Work to do
Everything from the first line to the line containing "return placed(columns(radius *" is to be repeated exactly; nothing past it.

Source excerpt
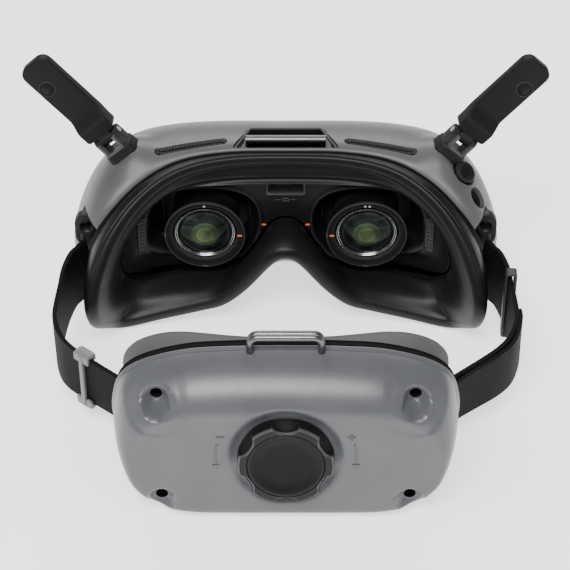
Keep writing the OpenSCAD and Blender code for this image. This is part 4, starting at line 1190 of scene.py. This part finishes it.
def lobed(z):
    """Outline of the knob at a height: round at its foot, scalloped above."""
    depth = 2.55 * np.clip((z + 0.3) / (KNOB_H - 0.9), 0, 1)
    phase = (np.degrees(turns) - 30) % 60
    phase = np.minimum(phase, 60 - phase)
    dip = np.sqrt(np.clip(1 - (phase / 15.5) ** 2, 0, 1)) ** 1.15
    return KNOB_R - depth * dip


def knob_line(radius, z):
    return placed(columns(radius * np.cos(turns), radius * np.sin(turns), z), knob_axis)


top = lobed(KNOB_H)
profile = [(4.0, -1.6), (lobed(0) - 0.6, -1.6), (lobed(0) - 0.1, -1.2), (lobed(0), -0.7)]
profile += [(lobed(z), z) for z in (0.2, 0.7, 1.2, 1.7, 2.2, 2.7, 3.2, KNOB_H - 1.0)]
profile += [(top - d, KNOB_H - h) for d, h in
            ((0.12, 0.75), (0.32, 0.62), (0.5, 0.3), (0.62, 0.08), (0.85, 0))]
profile += [(np.minimum(CAP_R + 0.55, top - 0.9), KNOB_H + 0.02), (CAP_R + 0.28, KNOB_H - 0.15),
            (CAP_R + 0.2, KNOB_H - 1.3), (CAP_R - 3, KNOB_H - 1.4), (1.0, KNOB_H - 1.4)]
knob = loft("knob_grip", [knob_line(r, z) for r, z in profile])
shaft = lathe("shaft", [(0, -19.6), (3.9, -19.6), (4.0, -19.4), (4.0, -1.4), (0, -1.4)], knob_axis, 40)
grip = done(joined("knob_grip_and_shaft", knob, shaft), "knob", CHARCOAL, "adjust_knob", sharp=26)


# Faces of the band round the knob's top edge, which get a lighter grey as a painted highlight along the rim.
def knob_edge_painted_highlight(at, facing):
    height = (at - KNOB_AT) @ OUT
    away = np.linalg.norm(at - KNOB_AT - height * OUT)
    return KNOB_H - 0.72 < height < KNOB_H - 0.02 and away > CAP_R + 0.5


second_look(grip, EDGE_GREY, knob_edge_painted_highlight)
cap_piece = lathe("knob_cap_dish", [
    (CAP_R - d, KNOB_H + h) for d, h in (
        (CAP_R, -1.35), (0.02, -1.35), (0, -0.25), (0.12, 0.06), (0.4, 0.2), (1.2, 0.2), (1.9, 0.02),
        (2.6, -0.3), (3.6, -0.72), (4.8, -0.92), (6.4, -1.0), (CAP_R, -1.05))], knob_axis, 128)
done(cap_piece, "knob", CHARCOAL, "knob_cap", sharp=60)

# Raised signs beside the knob: curved arrow and a minus or plus, in place of words
R_SIGN, ARROW = 25.2, 1.35      # distance from the knob, half width of the arrow head


def on_face(deg, side, r=R_SIGN):
    """Place on the case's face round the knob; the right side mirrors the left."""
    a = math.radians(deg if side < 0 else 180 - deg)
    across, up = np.array([1, 0, 0]), np.array([0, math.sin(LEAN), math.cos(LEAN)])
    return KNOB_AT + r * math.cos(a) * across + r * math.sin(a) * up


for name, side in SIDES:
    parts = []
    line = [on_face(d, side) + OUT * 0.2 for d in np.linspace(183, 166, 12)]
    rings = []
    for k, p in enumerate(line):
        radial = unit(p - KNOB_AT - OUT * ((p - KNOB_AT) @ OUT))
        w = 0.45 - 0.15 * k / (len(line) - 1)
        corners = ((-w, -0.1), (w, -0.1), (w * 0.8, 0.2), (-w * 0.8, 0.2))
        rings.append([p + radial * a + OUT * b for a, b in corners])
    parts.append(loft("sweep", rings))
    tri = np.array([on_face(192, side), on_face(186.2, side, R_SIGN - ARROW),
                    on_face(186.2, side, R_SIGN + ARROW)])
    parts.append(loft("arrow", [tri + OUT * 0.1, tri * 0.94 + tri.mean(0) * 0.06 + OUT * 0.45]))
    bars = ((3.0, 0.75, 0.5), (0.75, 3.0, 0.5))
    for size in bars[:1] if side < 0 else bars:
        parts.append(block("bar", size, basis(on_face(158, side), OUT), 0.1))
    done(joined("knob_sign_" + name, *parts), "pack", EDGE_GREY, slot="pack_grey", sharp=20)

# Bail for the top strap: two ridges with a groove between them
loop_lo, loop_hi = low("rear_loop"), high("rear_loop")
WIRE, BEND_R = 1.4, 3.0
half_w, top_z, loop_y = loop_hi[0] - WIRE, loop_hi[2] - WIRE, (loop_lo[1] + loop_hi[1]) / 2
FOOT_Y = loop_y + 1.2
bend_x, bend_z = half_w - BEND_R, top_z - BEND_R
path = [(-half_w, FOOT_Y, loop_lo[2]), (-half_w, loop_y, bend_z)]
bends = arc(-bend_x, bend_z, BEND_R, 180, 90, 9) + arc(bend_x, bend_z, BEND_R, 90, 0, 9)
path += [(x, loop_y, z) for x, z in bends]
path += [(half_w, loop_y, bend_z), (half_w, FOOT_Y, loop_lo[2])]
dense = []
for a, b in zip(path[:-1], path[1:]):
    count = max(1, int(np.linalg.norm(np.array(b) - a) / 0.8))
    dense += [np.array(a) + (np.array(b) - np.array(a)) * k / count for k in range(count)]
dense.append(np.array(path[-1]))
theta = np.linspace(0, 2 * math.pi, 40, endpoint=False)
c_off, r_off = 1.0, 1.3
rho = c_off * np.abs(np.sin(theta)) + np.sqrt(np.maximum(r_off**2 - (c_off * np.cos(theta)) ** 2, 0))
bail = sweep("rear_bail", dense, [(r * math.sin(t), r * math.cos(t)) for r, t in zip(rho, theta)], (0, 1, 0))
done(bail, "pack", SATIN, "rear_loop", sharp=50)

# ---------------------------------------------------------------- straps
STRAP_T = 1.8
MAIN = [(79.9, 27.6), (81.4, 25.6), (83.2, 22.6), (85.4, 18.6), (87.3, 10), (88.1, 0), (88.7, -10),
        (88.4, -19), (85.4, -28.6), (80.3, -35.6), (70, -44.5), (62, -51.5), (59.6, -56), (59, -62.6)]
LAYER = [(90.2, -13.4), (90.1, -19), (87.0, -29.6), (81.7, -37.0), (71.4, -46.0), (63.2, -53.2),
         (61.0, -58)]


def strap_edges(y):
    """Upper and lower edge of the strap at a place along it."""
    t = (30 - y) / 94
    top = 36 - 4 * t
    return top, top - (29 - 9 * t)


def band(name, line, side, trim=0.0, thick=STRAP_T):
    """Flat webbing along a plan line, with its weave coordinates in millimetres."""
    path = spline(line, 8)
    steps = np.linalg.norm(np.diff(path, axis=0), axis=1)
    run = np.r_[0, np.cumsum(steps)]
    normals = np.gradient(path, axis=0)
    normals /= np.linalg.norm(normals, axis=1)[:, None]
    normals = columns(-normals[:, 1], normals[:, 0])
    rings, weave = [], []
    for (x, y), nrm, s in zip(path, normals, run):
        top, bottom = strap_edges(y)
        top, bottom = top - trim, bottom + trim
        heights = np.linspace(bottom + 0.35, top - 0.35, 16)
        ripple = 0.10 * np.sin(s * 0.21 + heights * 0.12)
        # up the outer face, over the top edge, down the inner face, round the bottom edge
        edge = thick * 0.2
        spots = [(thick / 2 + w, h) for h, w in zip(heights, ripple)] + [(edge, top), (-edge, top)]
        spots += [(w - thick / 2, h) for h, w in zip(heights[::-1], ripple[::-1])]
        spots += [(-edge, bottom), (edge, bottom)]
        rings.append(np.array([(x + nrm[0] * out, y + nrm[1] * out, h) for out, h in spots]))
        weave += [(s, h, 0) for _, h in spots]
    obj = loft(name, rings)
    layer = obj.data.attributes.new("weave", "FLOAT_VECTOR", "POINT")
    layer.data.foreach_set("vector", np.array(weave, np.float32).ravel())
    return flipped(obj, side)


def stretches(obj, *nodes):
    """Webbing between the goggles and the pack."""
    dress(obj, WEAVE, 50)
    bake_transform(obj)
    if nodes:
        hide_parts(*nodes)


for name, side in SIDES:
    stretches(band("strap_" + name, MAIN, side), "front_strap_" + name, "rear_strap_" + name)
stretches(band("strap_return_right", LAYER, 1, 0.5, 1.6))

keeper_at = centre("strap_keeper")
keeper_axis = basis((keeper_at[0] + 0.2, keeper_at[1], keeper_at[2]), (0.05, 1, 0), (1, 0, 0))
hx, hz = 2.35, (high("strap_keeper") - low("strap_keeper"))[2] / 2
keeper_rings = []
for wide, y in ((0.0, -2.0), (-0.25, -2.3), (-0.95, -2.3), (-1.2, -2.0),
                (-1.2, 2.0), (-0.95, 2.3), (-0.25, 2.3), (0.0, 2.0)):
    keeper_rings.append(placed(level(oval(hx + wide, hz + wide, 1.25 + wide * 0.8, 5), y), keeper_axis))
done(loft("strap_keeper_loop", keeper_rings, ring=True), "goggles", DARK, "strap_keeper")

# Ladder-lock buckle on the left strap
buckle_mid = centre("strap_buckle")
path = spline(MAIN, 8) * (-1, 1)
near = int(np.argmin(np.linalg.norm(path - buckle_mid[:2], axis=1)))
tangent = unit((*(path[near + 1] - path[near - 1]), 0))
normal = np.cross(tangent, UPWARD)
normal = normal if normal[0] < 0 else -normal
at = np.array([path[near][0], path[near][1], 0])
top, bottom = strap_edges(path[near][1])


def buckle_block(size, out, z, along=0.0, r=0.35):
    return block("part", size, (columns(tangent, normal, np.cross(tangent, normal)),
                                at + normal * out + tangent * along + np.array([0, 0, z])), r)


parts = [
    buckle_block((7.4, 4.4, 1.5), 0.0, top + 1.15),
    buckle_block((7.4, 1.3, 3.6), 1.75, top - 0.2),
    buckle_block((7.4, 1.2, 2.6), -1.65, top + 0.2),
    buckle_block((1.9, 1.5, top - bottom + 2.6), 2.0, (top + bottom) / 2),
    buckle_block((7.4, 4.4, 1.5), 0.0, bottom - 1.15),
    buckle_block((2.6, 1.3, 3.6), 1.75, bottom + 0.2, -2.4),
    buckle_block((2.6, 1.3, 3.6), 1.75, bottom + 0.2, 2.4),
    buckle_block((7.4, 1.2, 2.6), -1.65, bottom - 0.2)]
done(joined("strap_slider", *parts), "pack", BUCKLE, "strap_buckle")

# Strap anchors: a lug with an eye, and the upright bar that the strap is sewn round
for name, side in SIDES:
    lug_line = np.array(arc(0, 3.0, 4.7, 0, 180, 16) + arc(0, -3.0, 4.7, 180, 360, 16))
    lug = slab("lug", lug_line, -3.2, 0.6, 0.35, rear_facing(*LUG))
    eye_tool = lathe("tool", [(0, -9), (2.1, -9), (2.1, -0.2), (2.6, 0.4), (3.4, 1.4), (0, 1.4)],
                     rear_facing(LUG[0], LUG[1], LUG[2] + 1.8), 40)
    carve(lug, eye_tool)
    post_line = [(LUG[0] + 1.7, LUG[1] + 0.4, z) for z in np.linspace(6.2, 39, 12)]
    post = sweep("post", post_line, circle2(1.35, 20), (1, 0, 0))
    done(flipped(joined("strap_lug_" + name, lug, post), side), "goggles", DARK, "strap_anchor_" + name)


# ---------------------------------------------------------------- CAD nodes that stay
for name, obj in frame["nodes"].items():
    if not obj.hide_render:
        look = BLACKED if name == "guide_rails" else CAD_LOOKS[SLOTS[name]]
        obj.data.materials.clear()
        obj.data.materials.append(look)
        for polygon in obj.data.polygons:
            polygon.material_index = 0

# ---------------------------------------------------------------- camera, floor and light
FOCAL, CAMERA_AT, CAMERA_TILT = 126.3, (-0.0003, -0.6006, 0.5311), math.atan2(0.7705, 0.6374)
# name, place, size and power of each lamp, in metres and watts
LAMPS = (("key", (-0.2, -0.85, 1.38), (0.95, 0.6), 34), ("rim", (0, 1.25, 0.95), (1.6, 0.45), 19),
         ("fill_left", (-1.3, -0.2, 0.6), (0.7, 0.7), 2), ("fill_right", (1.3, -0.2, 0.6), (0.7, 0.7), 1.2))
LAMPS_AIM, SKY_STRENGTH = (0, 0, 0.04), 0.14
cam = bpy.data.objects.new("camera", bpy.data.cameras.new("camera"))
bpy.context.scene.collection.objects.link(cam)
cam.data.sensor_width = 36
cam.data.lens = FOCAL
cam.data.clip_end = 20
cam.location = CAMERA_AT
cam.rotation_euler = (CAMERA_TILT, 0, 0)
bpy.context.scene.camera = cam

bpy.ops.mesh.primitive_plane_add(size=12, location=(0, 0, -0.0004))
floor = bpy.context.object
floor.name = "floor"
paper = Look("floor_paper", (0.86, 0.86, 0.86), 0.9)
paper.bump(paper.noise(300, 3), 0.0001)
paper.put(Emission_Color=(1, 1, 1, 1), Emission_Strength=1.35)
floor.data.materials.append(paper.mat)

for name, at, size, power in LAMPS:
    lamp = bpy.data.lights.new(name, "AREA")
    lamp.shape, lamp.size, lamp.size_y = "RECTANGLE", size[0], size[1]
    lamp.energy = power
    softbox = bpy.data.objects.new(name, lamp)
    bpy.context.scene.collection.objects.link(softbox)
    softbox.location = at
    softbox.rotation_euler = (Vector(LAMPS_AIM) - Vector(at)).to_track_quat("-Z", "Y").to_euler()
world = bpy.data.worlds.new("studio")
world.use_nodes = True
world.node_tree.nodes["Background"].inputs["Color"].default_value = (1, 1, 1, 1)
world.node_tree.nodes["Background"].inputs["Strength"].default_value = SKY_STRENGTH
bpy.context.scene.world = world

Result
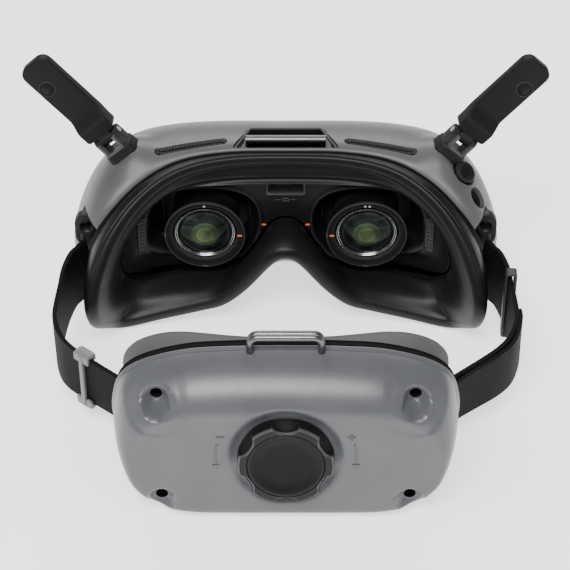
Keep writing the OpenSCAD and Blender code for this image. This is part 4, starting at line 1190 of scene.py. This part finishes it.
def lobed(z):
    """Outline of the knob at a height: round at its foot, scalloped above."""
    depth = 2.55 * np.clip((z + 0.3) / (KNOB_H - 0.9), 0, 1)
    phase = (np.degrees(turns) - 30) % 60
    phase = np.minimum(phase, 60 - phase)
    dip = np.sqrt(np.clip(1 - (phase / 15.5) ** 2, 0, 1)) ** 1.15
    return KNOB_R - depth * dip


def knob_line(radius, z):
    return placed(columns(radius * np.cos(turns), radius * np.sin(turns), z), knob_axis)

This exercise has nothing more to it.